The last step in the process of retouching is to use the technique of dodging and burning to augment the highlights and shadows in the image and give our princess a sense of three-dimensionality and shape. I follow the light and shadow and enhance each element, paying close attention to the actual flow of the lines of her dress, on her face, and so forth. 


This is the most exciting part of creating a composite and also the most daunting step. Truly, if any element requires practice and “secrets,” it’s this step. However, the acumen you need to master this is not based in Photoshop per se, but a sense of design and understanding flow of light and color. I’ve chosen two pieces of stock that I have purchased from Adobe Stock for this piece of art. The first wonderfully depicts the fabled Cavern of Ice that our princess has been banished to. Paying attention to the design, we can see that the light is flowing in from the center point, which creates a recognizable pattern that dictates the angle of light. However, there isn’t a good piece of ice to place her on at the bottom center, so she will stand bullseye in the middle of the piece. This is where the second piece of stock comes into the art. This stock has the same light pattern, coming from the same source as the first piece of stock. It also has a clear ledge that would make sense for her to be standing on.


To bring these two elements of stock together and introduce our subject into this newly created world, we’ll have to go through some challenging steps in Photoshop. But I’ve got your back, and a companion video covering these steps will be available through Behind the Shutter. We’ll be covering the use of the Quick Selection process to extract the princess, how to clean up the mask associated with the extraction, and finally how to ground her in the new environment by creating realistic shadows.

Touching back on the aspects of design, once the subject has been placed into the image, she needs to be unified with it to make it believable. This is where artistic enhancement comes into play. The first method to unify is to introduce a color into the entire scene, one that affects both the subject and the background equally. I’ve chosen a Solid Color Adjustment layer of blue and changed the blending mode of this layer to Soft Light.  This introduces a specific shade of blue to everything and begins to unify the elements. I’ve utilized the layer mask on the Solid Color Adjustment layer to take the blue slightly off of our princess’ face.

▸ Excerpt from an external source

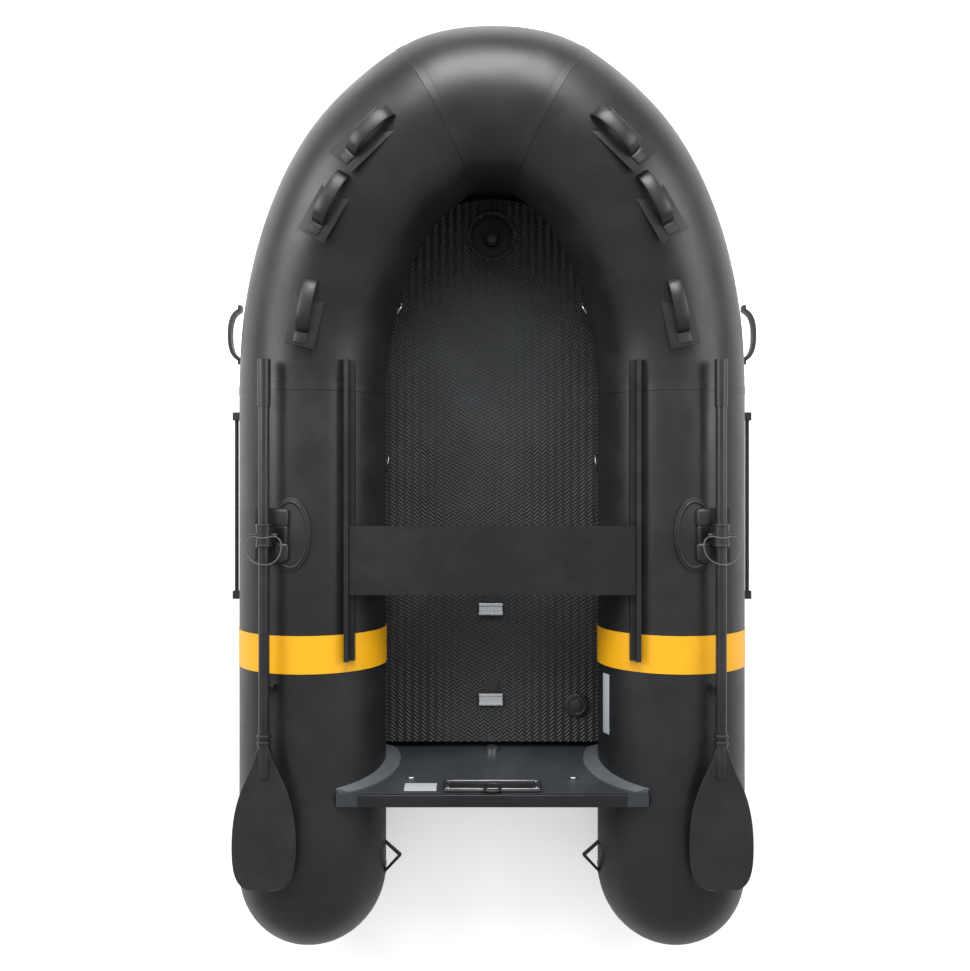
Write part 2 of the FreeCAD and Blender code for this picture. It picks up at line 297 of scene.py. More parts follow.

Next, I’ve introduced a texture of cracked ice, by placing it above all of the layers and changing the blending mode to Soft Light as well. This blends the layer in with those beneath and allows elements to come through. However, I again have utilized a layer mask to remove some of the texture from her face, so we can see that wonderful expression of loneliness. The final step of unifying the piece is to use a vignette to push the audience’s focus toward our subject. To do this, I’ve created another Solid Color Adjustment layer, this time pure black, and have changed the blending mode once again to Soft Light. I have also masked it out on the center of the image. This makes the outer perimeter darker and thus gently pushes our focus toward the lost soul trapped in this prison of ice.


Once I get to this point in the work, I generally save a version of it and then put it away for a stretch of time. This allows me to be objective when I return to it and look for successes or challenges to accept. Upon further review, I decided to ditch the ice texture and instead use an overlay of snow. I also did some work to reduce the blue colors on the princess, so we could have a color harmony between the cold blue of the ice and the slight warmth of orange we still see in her skin tones.


I know the steps above can seem daunting, but in all of my education travels, I have heard a version of “How did you come up with the idea?” more than I’ve heard “How did you do that in Photoshop?” It’s the story that gives your imagination the building blocks to bring together a model, a designer, a makeup artist and more. Together, you seal a princess to her eternal fate.